Pamuk extracts many ironies from overlapping layers
of old and new. The book that obsesses his idealistic young protagonists
and sets them questing for spiritual renewal was dreamt up on the basis
of extracts from old master authors by an old-fashioned children's author.
Its very title was first coined by Dante. Meanwhile, an equally clandestine
group of reactionary elders is trying to counter ' 'the Great Conspiracy
of the West" by collecting and retailing only authentic things from
the Turkish past, such as flatirons, birdcages, wooden ashtrays and
clay soap. This group is led by ruthless Dr. Fine, the father of one of
the young protagonists, who is trying to track down and eliminate devotees
of the book, which he sees as part of "the Great Conspiracy"

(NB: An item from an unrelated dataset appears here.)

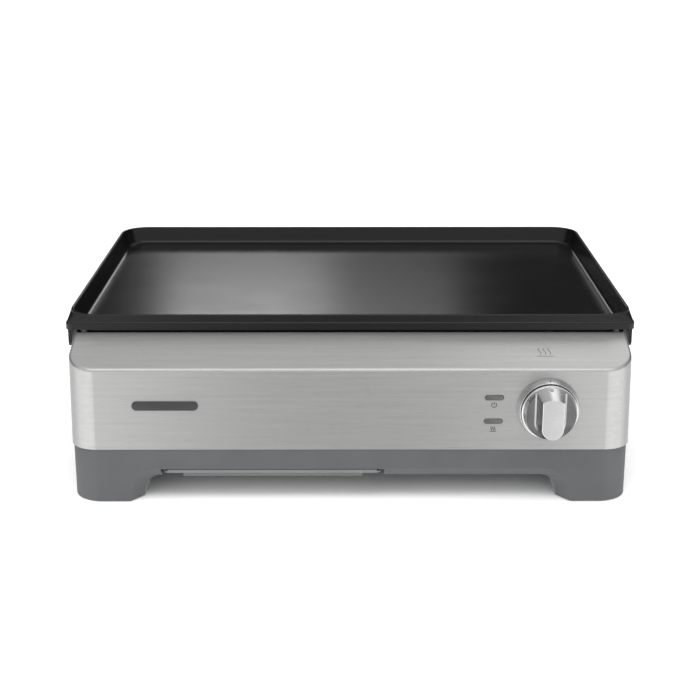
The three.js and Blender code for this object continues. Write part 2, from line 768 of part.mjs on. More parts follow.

to alienate Turks from their heritage.
The parable may be directed explicitly at Turkey,
sandwiched between East and West, its town squares sporting old statues
of the great moderniser Kemal Ataturk, while its people are torn between
enthusiasm for the old values of Islam and their addiction to the stale
lures of the consumer society, but it works well enough for the rest of
us, too. Readers who persevere through Pamuk's initial confusion will
find that, unlike many of the unfortunate bus drivers in the story, he
is well in control, and his blend of fantasy and realism, ingenuity and
observation, showing off and modest thoughtfulness, throws a powerful
beam through the confusion of this odd time we live in.